Object modeling scripts
------------------------------------
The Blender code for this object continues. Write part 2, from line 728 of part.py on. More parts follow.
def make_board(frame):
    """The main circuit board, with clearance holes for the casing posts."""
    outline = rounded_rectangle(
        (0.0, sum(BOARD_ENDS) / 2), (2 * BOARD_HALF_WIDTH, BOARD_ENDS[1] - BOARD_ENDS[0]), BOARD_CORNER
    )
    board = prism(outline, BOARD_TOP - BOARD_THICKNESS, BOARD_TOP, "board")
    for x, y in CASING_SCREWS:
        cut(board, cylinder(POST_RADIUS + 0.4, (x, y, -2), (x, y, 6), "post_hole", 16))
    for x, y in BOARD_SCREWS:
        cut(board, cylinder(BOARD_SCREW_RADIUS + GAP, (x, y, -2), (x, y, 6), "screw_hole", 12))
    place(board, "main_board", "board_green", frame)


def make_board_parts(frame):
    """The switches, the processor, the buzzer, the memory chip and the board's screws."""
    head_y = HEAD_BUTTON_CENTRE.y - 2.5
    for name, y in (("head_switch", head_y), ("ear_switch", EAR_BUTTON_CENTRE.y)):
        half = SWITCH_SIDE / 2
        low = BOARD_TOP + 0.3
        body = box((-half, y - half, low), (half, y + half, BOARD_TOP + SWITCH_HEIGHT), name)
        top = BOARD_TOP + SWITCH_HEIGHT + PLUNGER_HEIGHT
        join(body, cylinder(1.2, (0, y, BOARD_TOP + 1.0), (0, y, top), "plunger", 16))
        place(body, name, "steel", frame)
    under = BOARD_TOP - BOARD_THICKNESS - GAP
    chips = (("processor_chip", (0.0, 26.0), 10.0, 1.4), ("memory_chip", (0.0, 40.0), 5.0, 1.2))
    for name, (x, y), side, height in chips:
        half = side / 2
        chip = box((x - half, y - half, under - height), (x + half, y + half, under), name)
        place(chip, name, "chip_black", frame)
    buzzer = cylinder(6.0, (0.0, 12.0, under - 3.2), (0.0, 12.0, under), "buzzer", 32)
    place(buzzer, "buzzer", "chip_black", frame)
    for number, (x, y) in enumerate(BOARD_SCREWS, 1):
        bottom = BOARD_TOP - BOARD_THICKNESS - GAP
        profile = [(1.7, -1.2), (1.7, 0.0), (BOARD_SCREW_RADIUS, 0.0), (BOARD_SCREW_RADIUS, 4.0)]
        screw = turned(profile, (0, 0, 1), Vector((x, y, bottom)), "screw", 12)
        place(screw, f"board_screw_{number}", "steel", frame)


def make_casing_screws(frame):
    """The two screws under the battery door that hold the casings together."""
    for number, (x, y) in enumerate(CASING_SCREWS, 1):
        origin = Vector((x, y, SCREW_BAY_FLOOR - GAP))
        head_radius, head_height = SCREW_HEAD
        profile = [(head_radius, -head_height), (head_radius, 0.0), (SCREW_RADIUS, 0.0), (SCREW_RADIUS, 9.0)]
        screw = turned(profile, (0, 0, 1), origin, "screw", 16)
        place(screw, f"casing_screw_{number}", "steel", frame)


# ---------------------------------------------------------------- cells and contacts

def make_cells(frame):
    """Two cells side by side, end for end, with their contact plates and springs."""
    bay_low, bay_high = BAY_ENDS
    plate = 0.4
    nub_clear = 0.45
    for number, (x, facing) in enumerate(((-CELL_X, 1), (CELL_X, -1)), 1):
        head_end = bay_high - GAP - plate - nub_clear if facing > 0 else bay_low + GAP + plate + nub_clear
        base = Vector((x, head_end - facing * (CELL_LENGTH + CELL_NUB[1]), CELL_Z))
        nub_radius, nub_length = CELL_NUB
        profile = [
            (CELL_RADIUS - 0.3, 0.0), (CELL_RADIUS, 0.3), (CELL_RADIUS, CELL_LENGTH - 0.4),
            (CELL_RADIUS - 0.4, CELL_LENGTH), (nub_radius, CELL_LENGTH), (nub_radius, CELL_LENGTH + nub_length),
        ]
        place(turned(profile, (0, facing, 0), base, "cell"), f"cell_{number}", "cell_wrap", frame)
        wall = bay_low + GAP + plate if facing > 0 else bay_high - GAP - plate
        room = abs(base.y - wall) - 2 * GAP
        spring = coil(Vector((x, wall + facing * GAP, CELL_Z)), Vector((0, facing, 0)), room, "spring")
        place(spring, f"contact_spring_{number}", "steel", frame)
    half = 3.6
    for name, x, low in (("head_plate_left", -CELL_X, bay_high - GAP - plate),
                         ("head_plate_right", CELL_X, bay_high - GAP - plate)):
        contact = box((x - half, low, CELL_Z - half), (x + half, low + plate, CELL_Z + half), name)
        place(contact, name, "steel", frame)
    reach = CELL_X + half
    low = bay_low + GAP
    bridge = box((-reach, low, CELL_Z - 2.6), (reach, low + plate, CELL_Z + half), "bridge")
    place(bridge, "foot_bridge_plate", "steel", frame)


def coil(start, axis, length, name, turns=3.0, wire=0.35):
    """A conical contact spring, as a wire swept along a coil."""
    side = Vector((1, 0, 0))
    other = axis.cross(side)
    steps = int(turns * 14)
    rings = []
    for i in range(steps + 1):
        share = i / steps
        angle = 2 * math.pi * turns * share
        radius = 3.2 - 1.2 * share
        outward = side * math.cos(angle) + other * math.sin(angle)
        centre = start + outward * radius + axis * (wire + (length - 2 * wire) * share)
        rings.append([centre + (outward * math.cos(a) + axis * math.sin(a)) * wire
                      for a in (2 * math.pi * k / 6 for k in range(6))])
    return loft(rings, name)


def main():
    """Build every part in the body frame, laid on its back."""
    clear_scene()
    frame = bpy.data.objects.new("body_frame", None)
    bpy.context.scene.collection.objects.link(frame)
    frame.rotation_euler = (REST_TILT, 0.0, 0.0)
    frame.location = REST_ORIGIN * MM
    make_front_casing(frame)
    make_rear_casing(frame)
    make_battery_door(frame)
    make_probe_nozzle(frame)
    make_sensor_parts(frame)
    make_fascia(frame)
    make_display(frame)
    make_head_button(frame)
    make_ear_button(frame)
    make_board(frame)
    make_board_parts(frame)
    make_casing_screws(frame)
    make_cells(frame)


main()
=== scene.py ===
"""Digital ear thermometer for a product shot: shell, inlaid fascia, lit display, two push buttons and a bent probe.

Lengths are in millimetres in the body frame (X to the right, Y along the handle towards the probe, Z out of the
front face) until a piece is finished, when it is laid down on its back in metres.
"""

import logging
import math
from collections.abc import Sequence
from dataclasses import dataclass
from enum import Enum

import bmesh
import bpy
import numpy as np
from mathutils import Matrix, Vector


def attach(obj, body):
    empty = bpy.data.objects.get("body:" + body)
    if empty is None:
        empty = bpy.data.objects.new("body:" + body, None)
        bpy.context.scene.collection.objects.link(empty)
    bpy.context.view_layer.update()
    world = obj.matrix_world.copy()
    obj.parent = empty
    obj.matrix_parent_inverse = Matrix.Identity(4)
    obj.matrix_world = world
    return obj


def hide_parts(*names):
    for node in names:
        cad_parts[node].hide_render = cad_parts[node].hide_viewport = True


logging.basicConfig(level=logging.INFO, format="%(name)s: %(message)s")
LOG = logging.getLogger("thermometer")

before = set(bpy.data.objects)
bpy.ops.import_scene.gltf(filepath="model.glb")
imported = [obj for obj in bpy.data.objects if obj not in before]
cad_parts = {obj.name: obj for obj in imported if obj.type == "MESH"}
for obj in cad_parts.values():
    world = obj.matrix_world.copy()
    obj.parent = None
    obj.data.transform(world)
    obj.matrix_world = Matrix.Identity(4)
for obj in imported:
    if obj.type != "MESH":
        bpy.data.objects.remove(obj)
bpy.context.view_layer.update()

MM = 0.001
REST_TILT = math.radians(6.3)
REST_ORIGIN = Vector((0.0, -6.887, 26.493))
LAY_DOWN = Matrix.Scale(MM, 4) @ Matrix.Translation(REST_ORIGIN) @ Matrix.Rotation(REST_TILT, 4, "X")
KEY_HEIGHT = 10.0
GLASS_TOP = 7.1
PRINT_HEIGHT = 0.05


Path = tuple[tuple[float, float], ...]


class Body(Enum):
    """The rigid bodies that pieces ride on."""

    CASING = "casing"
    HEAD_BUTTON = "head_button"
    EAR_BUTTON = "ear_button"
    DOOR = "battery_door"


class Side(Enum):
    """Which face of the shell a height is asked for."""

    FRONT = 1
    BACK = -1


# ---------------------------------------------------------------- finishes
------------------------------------
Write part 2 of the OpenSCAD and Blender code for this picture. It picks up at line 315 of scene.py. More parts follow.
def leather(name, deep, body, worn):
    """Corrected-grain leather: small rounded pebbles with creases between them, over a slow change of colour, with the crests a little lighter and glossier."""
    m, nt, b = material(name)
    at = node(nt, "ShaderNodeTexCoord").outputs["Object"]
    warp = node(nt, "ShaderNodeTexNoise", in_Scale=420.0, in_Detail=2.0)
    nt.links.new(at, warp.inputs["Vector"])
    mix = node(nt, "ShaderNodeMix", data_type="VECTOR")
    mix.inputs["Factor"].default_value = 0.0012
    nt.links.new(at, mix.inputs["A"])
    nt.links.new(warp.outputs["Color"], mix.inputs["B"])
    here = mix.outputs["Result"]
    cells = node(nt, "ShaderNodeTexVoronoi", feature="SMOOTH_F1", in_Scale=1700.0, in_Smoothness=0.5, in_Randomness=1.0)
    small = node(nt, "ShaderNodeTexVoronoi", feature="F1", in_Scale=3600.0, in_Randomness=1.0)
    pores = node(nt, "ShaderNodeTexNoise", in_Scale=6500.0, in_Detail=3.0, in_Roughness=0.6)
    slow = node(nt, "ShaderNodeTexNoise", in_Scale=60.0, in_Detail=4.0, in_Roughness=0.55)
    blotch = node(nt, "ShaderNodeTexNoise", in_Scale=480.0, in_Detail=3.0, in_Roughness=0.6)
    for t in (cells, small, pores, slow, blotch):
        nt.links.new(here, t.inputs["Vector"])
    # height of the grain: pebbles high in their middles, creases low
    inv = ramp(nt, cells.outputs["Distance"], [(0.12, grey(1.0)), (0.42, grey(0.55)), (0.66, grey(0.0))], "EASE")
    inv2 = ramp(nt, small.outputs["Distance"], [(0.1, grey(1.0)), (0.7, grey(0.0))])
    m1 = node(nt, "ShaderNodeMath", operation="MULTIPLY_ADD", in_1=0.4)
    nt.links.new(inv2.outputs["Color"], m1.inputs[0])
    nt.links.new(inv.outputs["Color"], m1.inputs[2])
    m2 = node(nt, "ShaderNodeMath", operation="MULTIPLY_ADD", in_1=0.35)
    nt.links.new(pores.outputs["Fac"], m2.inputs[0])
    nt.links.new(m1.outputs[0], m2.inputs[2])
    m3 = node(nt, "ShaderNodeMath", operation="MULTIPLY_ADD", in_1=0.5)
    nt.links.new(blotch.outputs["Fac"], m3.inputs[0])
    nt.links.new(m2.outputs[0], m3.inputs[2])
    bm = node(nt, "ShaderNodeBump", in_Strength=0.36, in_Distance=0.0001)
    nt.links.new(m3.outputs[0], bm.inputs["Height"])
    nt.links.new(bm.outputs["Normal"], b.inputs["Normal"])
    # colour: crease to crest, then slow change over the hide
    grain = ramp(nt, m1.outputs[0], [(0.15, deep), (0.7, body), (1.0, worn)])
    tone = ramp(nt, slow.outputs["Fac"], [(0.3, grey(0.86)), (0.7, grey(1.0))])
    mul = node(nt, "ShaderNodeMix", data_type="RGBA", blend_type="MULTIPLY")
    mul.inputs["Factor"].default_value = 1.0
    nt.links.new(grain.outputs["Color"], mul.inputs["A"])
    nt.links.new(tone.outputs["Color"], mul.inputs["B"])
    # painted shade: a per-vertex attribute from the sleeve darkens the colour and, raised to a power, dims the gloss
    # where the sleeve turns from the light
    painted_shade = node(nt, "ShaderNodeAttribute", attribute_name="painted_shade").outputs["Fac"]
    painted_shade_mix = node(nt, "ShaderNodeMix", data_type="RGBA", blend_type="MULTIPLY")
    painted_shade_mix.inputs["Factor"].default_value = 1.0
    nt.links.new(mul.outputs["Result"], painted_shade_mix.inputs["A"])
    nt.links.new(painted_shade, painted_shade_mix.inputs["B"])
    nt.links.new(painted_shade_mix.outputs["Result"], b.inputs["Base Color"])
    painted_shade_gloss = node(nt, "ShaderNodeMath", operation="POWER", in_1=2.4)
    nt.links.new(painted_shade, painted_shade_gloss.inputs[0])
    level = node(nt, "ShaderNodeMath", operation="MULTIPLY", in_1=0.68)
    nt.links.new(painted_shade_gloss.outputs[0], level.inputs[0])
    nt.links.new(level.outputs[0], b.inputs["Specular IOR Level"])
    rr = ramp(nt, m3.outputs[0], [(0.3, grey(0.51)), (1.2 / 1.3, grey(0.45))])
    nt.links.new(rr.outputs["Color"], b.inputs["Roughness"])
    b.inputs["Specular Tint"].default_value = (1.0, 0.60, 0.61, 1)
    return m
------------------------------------
EXERCISE TASK:
Extract every line above containing the word "None".

RESPONSE TO THIS EXERCISE:
    frame = bpy.data.objects.new("body_frame", None)
    if empty is None:
        empty = bpy.data.objects.new("body:" + body, None)
    obj.parent = None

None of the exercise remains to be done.